## [Short problem]
Filter the entries and keep only the lines where the string "axes" appears.

## [Task input]
((

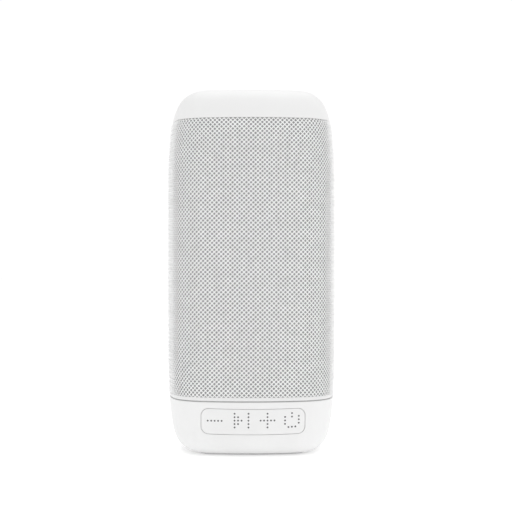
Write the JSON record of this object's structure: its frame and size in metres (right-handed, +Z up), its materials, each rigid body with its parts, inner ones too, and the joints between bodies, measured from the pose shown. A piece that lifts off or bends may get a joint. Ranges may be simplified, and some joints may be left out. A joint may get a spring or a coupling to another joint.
{
  "type": "portable wireless speaker",
  "caption": "Upright tube speaker with a rounded-square plan: woven sleeve all round, white cap and base, and a dot-symbol keypad low on the front.",
  "frame": {"origin": "centre of the base, on the surface it stands on", "axes": "+Z up along the tube, -Y is the front with the keypad, +X to the right seen from the front"},
  "size_m": [0.062, 0.062, 0.1313],
  "materials": {
    "cap_plastic": "soft-touch matte white, moulded",
    "base_plastic": "soft-touch matte white, moulded",
    "mesh_fabric": "light grey woven mesh, diagonal threads",
    "trim_plastic": "satin light grey rim",
    "dark_seal": "dark grey elastomer, matte",
    "foot_rubber": "grey rubber, fine grain",
    "key_silicone": "white soft-touch key skin",
    "dot_grey": "dark grey filled dots",
    "abs_black": "black moulded plastic",
    "frame_grey": "grey moulded plastic",
    "board_green": "solder-masked circuit board",
    "chip_black": "moulded chip packages",
    "steel": "plain steel",
    "socket_metal": "stamped and plated shell",
    "ferrite": "sintered ferrite magnet",
    "paper_cone": "pressed cone",
    "foam_black": "soft foam or butyl rubber",
    "coil_copper": "copper winding on its former",
    "cell_wrap": "shrink-wrapped cell",
    "wire_skin": "wire insulation",
    "ribbon": "polyimide flexible cable",
    "led_lens": "clear LED package"
  },
  "bodies": {
    "housing": {"top_cap": "cap_plastic", "base_shell": "base_plastic", "grille_fabric": "mesh_fabric", "trim_rim": "trim_plastic", "seam_gasket": "dark_seal", "foot_pad": "foot_rubber", "grille_frame": "frame_grey", "fabric_clamp_ring": "frame_grey", "keypad_carrier": "key_silicone", "keypad_board": "board_green", "tact_switches": "socket_metal", "status_led": "led_lens", "microphone": "socket_metal", "main_board": "board_green", "board_pillars": "frame_grey", "board_chips": "chip_black", "board_screws": "steel", "usb_c_socket": "socket_metal", "aux_jack": "abs_black", "cabinet": "abs_black", "lid_seal": "foam_black", "cabinet_lid": "abs_black", "driver_basket": "steel", "driver_top_plate": "steel", "driver_magnet": "ferrite", "driver_yoke": "steel", "driver_spider": "ribbon", "driver_surround": "foam_black", "driver_gasket": "foam_black", "driver_terminals": "ribbon", "passive_frame": "abs_black", "passive_surround": "foam_black", "battery_cell": "cell_wrap", "battery_cradle": "frame_grey", "speaker_lead_a": "wire_skin", "speaker_lead_b": "wire_skin", "keypad_ribbon": "ribbon", "case_screws": "steel", "cap_screws": "steel"},
    "minus_button": {"key_minus": "key_silicone", "dots_minus": "dot_grey", "switch_stem_minus": "chip_black"},
    "play_button": {"key_play": "key_silicone", "dots_play": "dot_grey", "switch_stem_play": "chip_black"},
    "plus_button": {"key_plus": "key_silicone", "dots_plus": "dot_grey", "switch_stem_plus": "chip_black"},
    "power_button": {"key_power": "key_silicone", "dots_power": "dot_grey", "switch_stem_power": "chip_black"},
    "driver_motor": {"voice_coil": "coil_copper", "driver_cone": "paper_cone", "driver_dust_cap": "paper_cone"},
    "passive_mass": {"passive_plate": "steel"}
  },
  "joints": [
    {"name": "minus_press", "type": "slide", "parent": "housing", "child": "minus_button", "axis": [0, 1, 0], "range_m": [0, 0.00035], "stiffness_N_per_m": 1200, "springref_m": -0.0004},
    {"name": "play_press", "type": "slide", "parent": "housing", "child": "play_button", "axis": [0, 1, 0], "range_m": [0, 0.00035], "stiffness_N_per_m": 1200, "springref_m": -0.0004},
    {"name": "plus_press", "type": "slide", "parent": "housing", "child": "plus_button", "axis": [0, 1, 0], "range_m": [0, 0.00035], "stiffness_N_per_m": 1200, "springref_m": -0.0004},
    {"name": "power_press", "type": "slide", "parent": "housing", "child": "power_button", "axis": [0, 1, 0], "range_m": [0, 0.00035], "stiffness_N_per_m": 1200, "springref_m": -0.0004},
    {"name": "cone_travel", "type": "slide", "parent": "housing", "child": "driver_motor", "axis": [0, -1, 0], "range_m": [-0.0015, 0.0015], "stiffness_N_per_m": 900, "deforming": ["driver_surround", "driver_spider"]},
    {"name": "passive_travel", "type": "slide", "parent": "housing", "child": "passive_mass", "axis": [0, 1, 0], "range_m": [-0.0015, 0.0015], "stiffness_N_per_m": 700, "deforming": ["passive_surround"]}
  ]
}
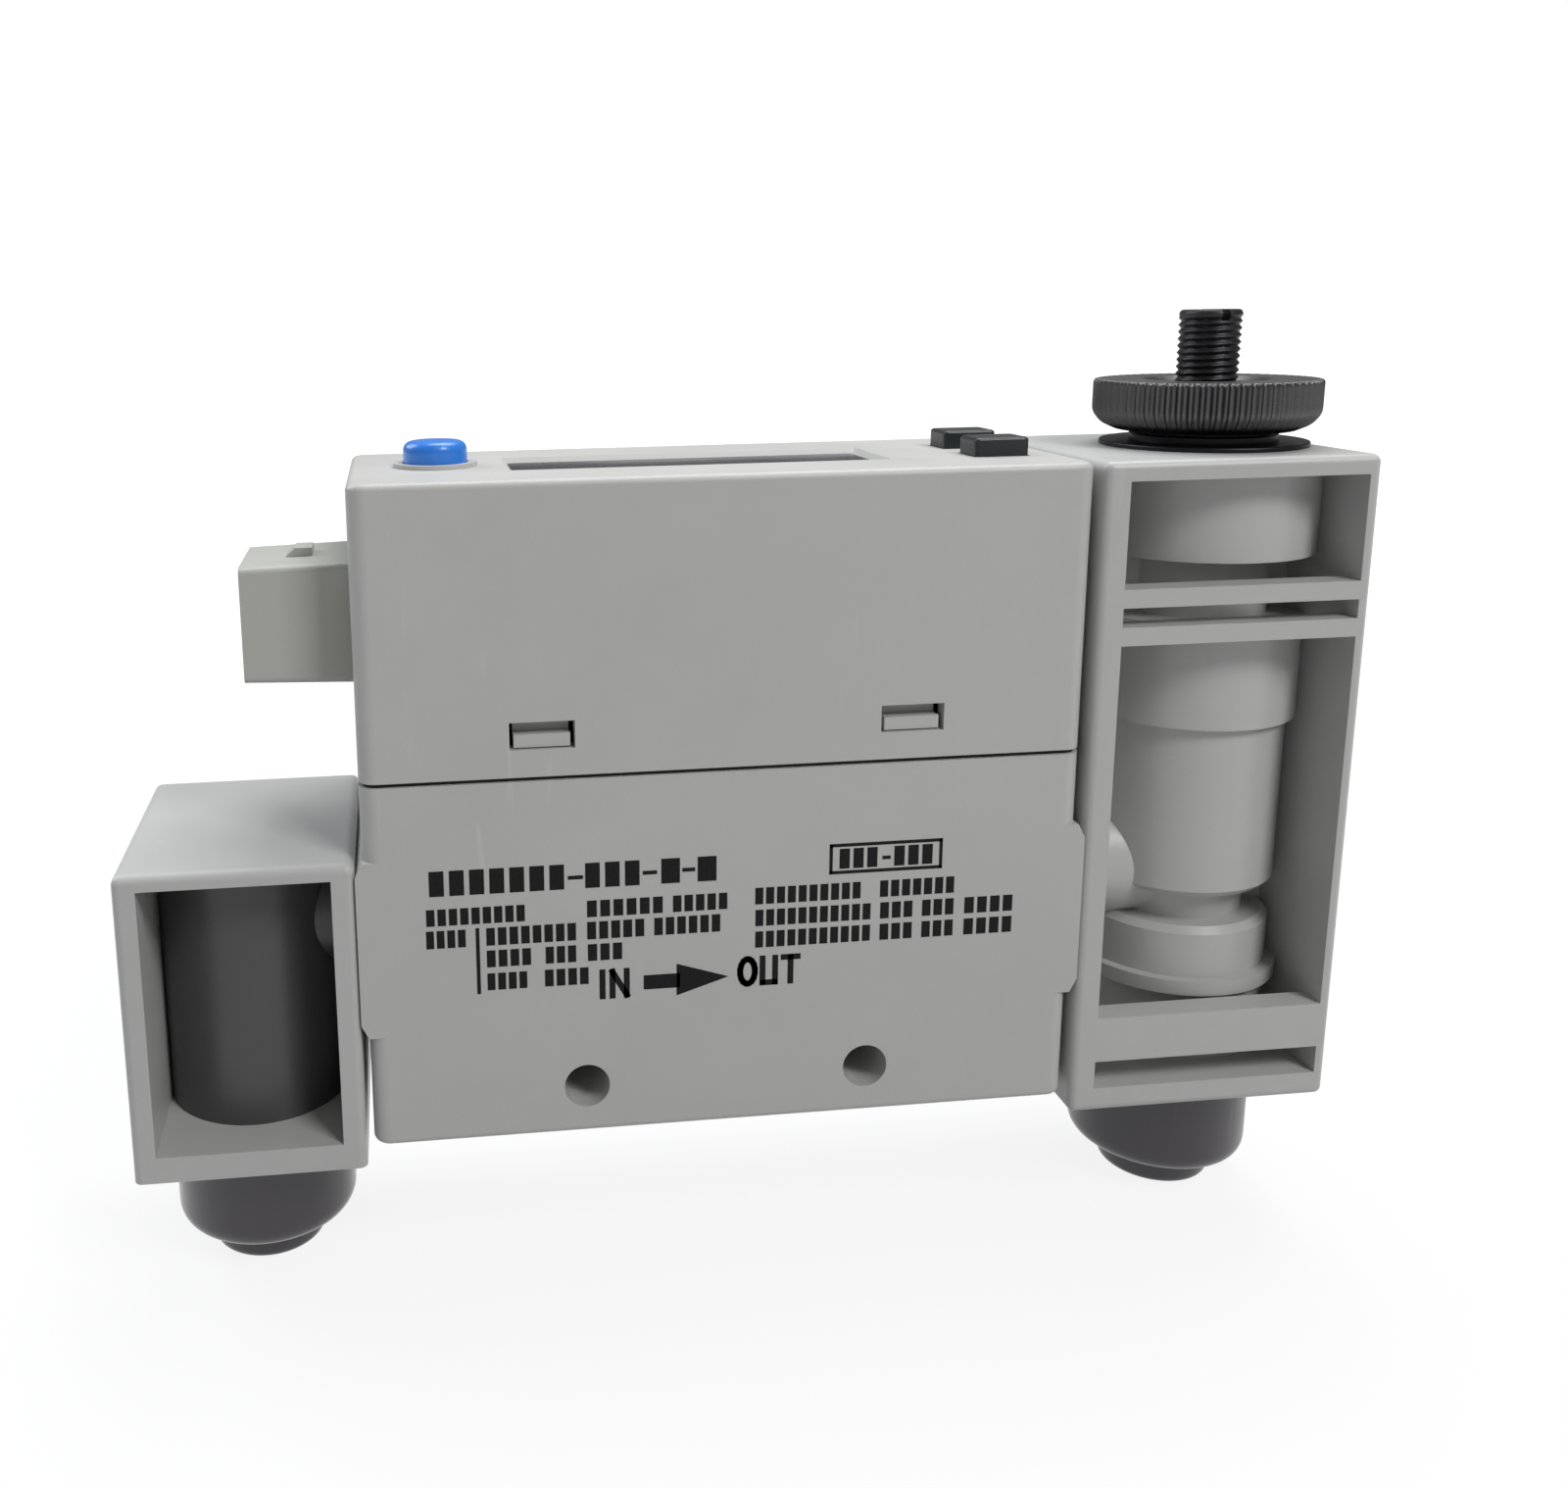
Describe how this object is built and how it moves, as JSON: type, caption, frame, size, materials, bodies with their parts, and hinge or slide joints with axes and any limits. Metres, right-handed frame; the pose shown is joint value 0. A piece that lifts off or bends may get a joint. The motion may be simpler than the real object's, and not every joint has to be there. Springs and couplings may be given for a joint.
{
  "type": "digital flow switch",
  "caption": "Compact air flow switch with a display face, keys, a connector socket, bottom push-in tube ports and a needle valve with a knurled lock nut.",
  "frame": {"origin": "middle of the footprint, on the surface that the release buttons stand on", "axes": "+X along the flow from the inlet to the outlet, -Y the label face, +Z the display face"},
  "size_m": [0.0871, 0.02, 0.068],
  "materials": {
    "case_plastic": "fine satin moulding",
    "frame_plastic": "fine satin moulding",
    "dark_plastic": "smooth moulding with a dull gloss",
    "blue_plastic": "smooth gloss",
    "button_plastic": "smooth gloss",
    "lens_plastic": "polished",
    "display_glass": "polished",
    "board": "solder mask",
    "chip": "dull moulding",
    "switch_plastic": "dull moulding",
    "contact_metal": "plated",
    "stainless": "brushed",
    "needle_metal": "nickel plated",
    "nut_metal": "satin anodised, knurled",
    "bush_metal": "blackened",
    "rubber_black": "dull",
    "socket_plastic": "fine satin moulding",
    "elbow_plastic": "smooth moulding",
    "collet_metal": "stamped spring steel"
  },
  "bodies": {
    "base": {"upper_case": "case_plastic", "lower_body": "case_plastic", "case_gasket": "rubber_black", "display_window": "lens_plastic", "display_module": "display_glass", "main_board": "board", "set_switch": "switch_plastic", "up_switch": "switch_plastic", "down_switch": "switch_plastic", "sensor_board": "board", "flow_sensor_chip": "chip", "sensor_gasket": "rubber_black", "board_header": "contact_metal", "inlet_screen": "stainless", "outlet_screen": "stainless", "measuring_orifice": "dark_plastic", "connector_socket": "socket_plastic", "connector_pins": "contact_metal", "out_valve_body": "frame_plastic", "in_port_block": "frame_plastic", "in_elbow": "elbow_plastic", "in_port_o_ring": "rubber_black", "out_port_o_ring": "rubber_black", "in_port_clip": "stainless", "out_port_clip": "stainless", "needle_guide": "bush_metal", "valve_seat": "stainless", "in_tube_seal": "rubber_black", "in_seal_spacer": "dark_plastic", "in_collet": "collet_metal", "in_guide_ring": "dark_plastic", "out_tube_seal": "rubber_black", "out_seal_spacer": "dark_plastic", "out_collet": "collet_metal", "out_guide_ring": "dark_plastic"},
    "set_key": {"set_button": "blue_plastic"},
    "up_key": {"up_button": "button_plastic"},
    "down_key": {"down_button": "button_plastic"},
    "needle_seal": {"needle_o_ring": "rubber_black"},
    "needle_stem": {"needle": "needle_metal"},
    "nut_ring": {"nut_friction_ring": "rubber_black"},
    "nut": {"lock_nut": "nut_metal"},
    "in_release": {"in_release_button": "dark_plastic"},
    "out_release": {"out_release_button": "dark_plastic"}
  },
  "joints": [
    {"name": "set_press", "type": "slide", "parent": "base", "child": "set_key", "axis": [0, 0, -1], "range_m": [0, 0.0004], "stiffness_N_per_m": 1000, "springref_m": -0.0004},
    {"name": "up_press", "type": "slide", "parent": "base", "child": "up_key", "axis": [0, 0, -1], "range_m": [0, 0.0004], "stiffness_N_per_m": 1000, "springref_m": -0.0004},
    {"name": "down_press", "type": "slide", "parent": "base", "child": "down_key", "axis": [0, 0, -1], "range_m": [0, 0.0004], "stiffness_N_per_m": 1000, "springref_m": -0.0004},
    {"name": "needle_rise", "type": "slide", "parent": "base", "child": "needle_seal", "axis": [0, 0, 1], "range_m": [-0.001, 0.002]},
    {"name": "needle_turn", "type": "hinge", "parent": "needle_seal", "child": "needle_stem", "pos_m": [0.0359, 0, 0.0583], "axis": [0, 0, 1], "range_deg": [-726, 1452]},
    {"name": "nut_rise", "type": "slide", "parent": "base", "child": "nut_ring", "axis": [0, 0, 1], "range_m": [0, 0.0015]},
    {"name": "nut_turn", "type": "hinge", "parent": "nut_ring", "child": "nut", "pos_m": [0.0359, 0, 0.0583], "axis": [0, 0, 1], "range_deg": [0, 1090]},
    {"name": "in_release_press", "type": "slide", "parent": "base", "child": "in_release", "axis": [0, 0, 1], "range_m": [0, 0.0008], "stiffness_N_per_m": 3000, "springref_m": -0.002},
    {"name": "out_release_press", "type": "slide", "parent": "base", "child": "out_release", "axis": [0, 0, 1], "range_m": [0, 0.0008], "stiffness_N_per_m": 3000, "springref_m": -0.002}
  ],
  "couplings": [
    {"joint": "needle_turn", "follows": "needle_rise", "rad_per_m": 12566},
    {"joint": "nut_turn", "follows": "nut_rise", "rad_per_m": 12566}
  ]
}
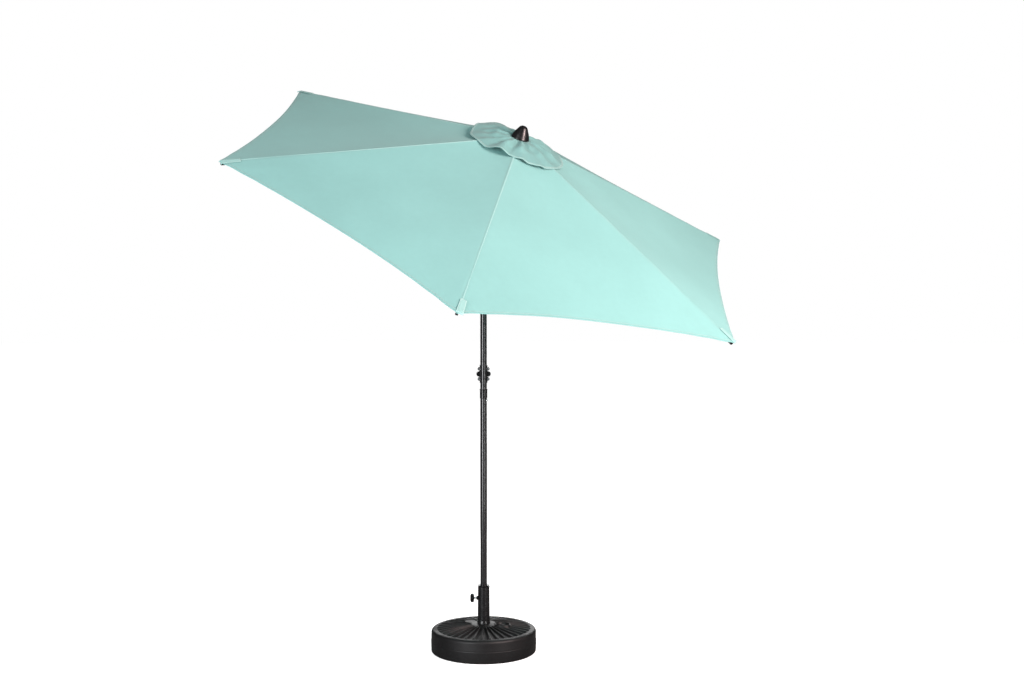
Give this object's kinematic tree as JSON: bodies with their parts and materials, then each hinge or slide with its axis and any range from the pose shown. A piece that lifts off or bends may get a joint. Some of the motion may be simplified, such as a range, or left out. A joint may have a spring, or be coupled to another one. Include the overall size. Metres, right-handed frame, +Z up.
{
  "type": "patio umbrella with base",
  "caption": "Market-style patio umbrella with a vented fabric canopy, push-button tilt, crank lift and two-piece mast, standing in a round fillable moulded base with a clamp screw.",
  "frame": {"origin": "centre of the base's flat underside, on the mast's axis", "axes": "+Z up along the mast; the canopy leans down towards +X, about a tilt pin along Y"},
  "size_m": [2.1592, 2.5906, 2.7368],
  "materials": {
    "base_plastic": "blow-moulded black polyethylene with a fine pebble",
    "trim_plastic": "satin black moulded plastic",
    "finial_plastic": "glossy black moulded plastic",
    "mast_paint": "glossy dark grey powder coat on steel tube",
    "rib_paint": "satin dark powder coat on steel",
    "zinc_steel": "zinc-plated fastener steel",
    "button_steel": "polished steel",
    "canopy_cloth": "matt woven polyester, aqua"
  },
  "bodies": {
    "base": {"base_shell": "base_plastic", "sleeve": "base_plastic", "sleeve_collar": "trim_plastic", "mast_cup": "trim_plastic"},
    "filler_cap": {"filler_cap": "base_plastic"},
    "clamp_screw": {"clamp_stud": "zinc_steel", "clamp_knob": "trim_plastic"},
    "mast": {"lower_pole": "mast_paint", "pole_foot": "trim_plastic", "joint_collar": "trim_plastic", "upper_pole": "mast_paint", "snap_spring": "zinc_steel", "crank_housing": "trim_plastic", "crank_cover": "trim_plastic", "case_screws": "zinc_steel", "tilt_yoke": "trim_plastic", "tilt_pin": "zinc_steel", "tilt_spring": "zinc_steel"},
    "snap_button": {"snap_button": "button_steel"},
    "crank": {"crank_spindle": "trim_plastic", "crank_arm": "mast_paint"},
    "crank_grip": {"crank_grip": "trim_plastic"},
    "tilt_button": {"tilt_button": "trim_plastic"},
    "head": {"tilt_knuckle": "trim_plastic", "top_pole": "mast_paint", "pulley_pin": "zinc_steel", "top_hub": "trim_plastic", "hub_pins": "zinc_steel", "finial": "finial_plastic", "canopy": "canopy_cloth", "vent_flap": "canopy_cloth"},
    "lift_pulley": {"lift_pulley": "trim_plastic"},
    "runner": {"runner": "trim_plastic", "runner_pins": "zinc_steel"},
    "rib_1": {"rib_1": "rib_paint", "rib_tip_1": "trim_plastic"},
    "strut_1": {"strut_1": "rib_paint", "strut_pin_1": "zinc_steel"},
    "rib_2": {"rib_2": "rib_paint", "rib_tip_2": "trim_plastic"},
    "strut_2": {"strut_2": "rib_paint", "strut_pin_2": "zinc_steel"},
    "rib_3": {"rib_3": "rib_paint", "rib_tip_3": "trim_plastic"},
    "strut_3": {"strut_3": "rib_paint", "strut_pin_3": "zinc_steel"},
    "rib_4": {"rib_4": "rib_paint", "rib_tip_4": "trim_plastic"},
    "strut_4": {"strut_4": "rib_paint", "strut_pin_4": "zinc_steel"},
    "rib_5": {"rib_5": "rib_paint", "rib_tip_5": "trim_plastic"},
    "strut_5": {"strut_5": "rib_paint", "strut_pin_5": "zinc_steel"},
    "rib_6": {"rib_6": "rib_paint", "rib_tip_6": "trim_plastic"},
    "strut_6": {"strut_6": "rib_paint", "strut_pin_6": "zinc_steel"}
  },
  "joints": [
    {"name": "mast_swivel", "type": "hinge", "parent": "base", "child": "mast", "pos_m": [0, 0, 0.3], "axis": [0, 0, 1], "continuous": true},
    {"name": "clamp_screw_turn", "type": "hinge", "parent": "base", "child": "clamp_screw", "pos_m": [0, 0, 0.251], "axis": [-0.6088, -0.7934, 0], "range_deg": [0, 1080]},
    {"name": "filler_cap_turn", "type": "hinge", "parent": "base", "child": "filler_cap", "pos_m": [0.06971, 0.05849, 0.12], "axis": [0, 0, 1], "range_deg": [0, 720]},
    {"name": "snap_button_press", "type": "slide", "parent": "mast", "child": "snap_button", "axis": [-0.8829, -0.4695, 0], "range_m": [0, 0.0035], "stiffness_N_per_m": 1500, "springref_m": -0.002, "deforming": ["snap_spring"]},
    {"name": "tilt_button_press", "type": "slide", "parent": "mast", "child": "tilt_button", "axis": [1, 0, 0], "range_m": [0, 0.005], "stiffness_N_per_m": 900, "springref_m": -0.003, "deforming": ["tilt_spring"]},
    {"name": "canopy_tilt", "type": "hinge", "parent": "mast", "child": "head", "pos_m": [0, 0, 1.933], "axis": [0, -1, 0], "range_deg": [0, 30.2]},
    {"name": "canopy_fold", "type": "hinge", "parent": "head", "child": "rib_1", "pos_m": [0.29498, 0.01134, 2.374], "axis": [-0.28, 0.9461, 0.1629], "range_deg": [0, 69.31], "deforming": ["canopy", "vent_flap"]},
    {"name": "strut_1_pivot", "type": "hinge", "parent": "rib_1", "child": "strut_1", "pos_m": [0.44425, 0.08184, 2.22111], "axis": [-0.28, 0.9461, 0.1629], "range_deg": [-138.62, 0]},
    {"name": "runner_pivot", "type": "hinge", "parent": "strut_1", "child": "runner", "pos_m": [0.23758, 0.01134, 2.27538], "axis": [-0.28, 0.9461, 0.1629], "range_deg": [0, 69.31]},
    {"name": "rib_2_fold", "type": "hinge", "parent": "head", "child": "rib_2", "pos_m": [0.27218, 0.03435, 2.38726], "axis": [-0.8481, 0.1925, 0.4936], "range_deg": [0, 69.31]},
    {"name": "strut_2_pivot", "type": "hinge", "parent": "rib_2", "child": "strut_2", "pos_m": [0.2797, 0.24792, 2.31688], "axis": [-0.8481, 0.1925, 0.4936], "range_deg": [-138.62, 0]},
    {"name": "rib_3_fold", "type": "hinge", "parent": "head", "child": "rib_3", "pos_m": [0.24357, 0.02301, 2.40392], "axis": [-0.5682, -0.7536, 0.3307], "range_deg": [0, 69.31]},
    {"name": "strut_3_pivot", "type": "hinge", "parent": "rib_3", "child": "strut_3", "pos_m": [0.07312, 0.16608, 2.43711], "axis": [-0.5682, -0.7536, 0.3307], "range_deg": [-138.62, 0]},
    {"name": "rib_4_fold", "type": "hinge", "parent": "head", "child": "rib_4", "pos_m": [0.23774, -0.01134, 2.40731], "axis": [0.28, -0.9461, -0.1629], "range_deg": [0, 69.31]},
    {"name": "strut_4_pivot", "type": "hinge", "parent": "rib_4", "child": "strut_4", "pos_m": [0.03108, -0.08184, 2.46158], "axis": [0.28, -0.9461, -0.1629], "range_deg": [-138.62, 0]},
    {"name": "rib_5_fold", "type": "hinge", "parent": "head", "child": "rib_5", "pos_m": [0.26054, -0.03435, 2.39404], "axis": [0.8481, -0.1925, -0.4936], "range_deg": [0, 69.31]},
    {"name": "strut_5_pivot", "type": "hinge", "parent": "rib_5", "child": "strut_5", "pos_m": [0.19562, -0.24792, 2.36581], "axis": [0.8481, -0.1925, -0.4936], "range_deg": [-138.62, 0]},
    {"name": "rib_6_fold", "type": "hinge", "parent": "head", "child": "rib_6", "pos_m": [0.28915, -0.02301, 2.37738], "axis": [0.5682, 0.7536, -0.3307], "range_deg": [0, 69.31]},
    {"name": "strut_6_pivot", "type": "hinge", "parent": "rib_6", "child": "strut_6", "pos_m": [0.40221, -0.16608, 2.24558], "axis": [0.5682, 0.7536, -0.3307], "range_deg": [-138.62, 0]},
    {"name": "lift_pulley_spin", "type": "hinge", "parent": "head", "child": "lift_pulley", "pos_m": [0.23719, 0, 2.34052], "axis": [0, 1, 0], "range_deg": [0, 2080.36]},
    {"name": "crank_turn", "type": "hinge", "parent": "mast", "child": "crank", "pos_m": [0, 0, 1.317], "axis": [-0.7986, 0.6018, 0], "range_deg": [0, 2496.23]},
    {"name": "crank_grip_spin", "type": "hinge", "parent": "crank", "child": "crank_grip", "pos_m": [0, 0, 1.229], "axis": [-0.7986, 0.6018, 0], "continuous": true}
  ],
  "couplings": [
    {"joint": "rib_2_fold", "follows": "canopy_fold", "ratio": 1},
    {"joint": "rib_3_fold", "follows": "canopy_fold", "ratio": 1},
    {"joint": "rib_4_fold", "follows": "canopy_fold", "ratio": 1},
    {"joint": "rib_5_fold", "follows": "canopy_fold", "ratio": 1},
    {"joint": "rib_6_fold", "follows": "canopy_fold", "ratio": 1},
    {"joint": "strut_1_pivot", "follows": "canopy_fold", "ratio": -2},
    {"joint": "strut_2_pivot", "follows": "canopy_fold", "ratio": -2},
    {"joint": "strut_3_pivot", "follows": "canopy_fold", "ratio": -2},
    {"joint": "strut_4_pivot", "follows": "canopy_fold", "ratio": -2},
    {"joint": "strut_5_pivot", "follows": "canopy_fold", "ratio": -2},
    {"joint": "strut_6_pivot", "follows": "canopy_fold", "ratio": -2},
    {"joint": "runner_pivot", "follows": "canopy_fold", "ratio": 1},
    {"joint": "lift_pulley_spin", "follows": "canopy_fold", "ratio": 30},
    {"joint": "crank_turn", "follows": "canopy_fold", "ratio": 36}
  ]
}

))

## [Exercise solution]
  "frame": {"origin": "centre of the base, on the surface it stands on", "axes": "+Z up along the tube, -Y is the front with the keypad, +X to the right seen from the front"},
Describe how this object is built and how it moves, as JSON: type, caption, frame, size, materials, bodies with their parts, and hinge or slide joints with axes and any limits. Metres, right-handed frame; the pose shown is joint value 0. A piece that lifts off or bends may get a joint. The motion may be simpler than the real object's, and not every joint has to be there. Springs and couplings may be given for a joint.
  "frame": {"origin": "middle of the footprint, on the surface that the release buttons stand on", "axes": "+X along the flow from the inlet to the outlet, -Y the label face, +Z the display face"},
  "frame": {"origin": "centre of the base's flat underside, on the mast's axis", "axes": "+Z up along the mast; the canopy leans down towards +X, about a tilt pin along Y"},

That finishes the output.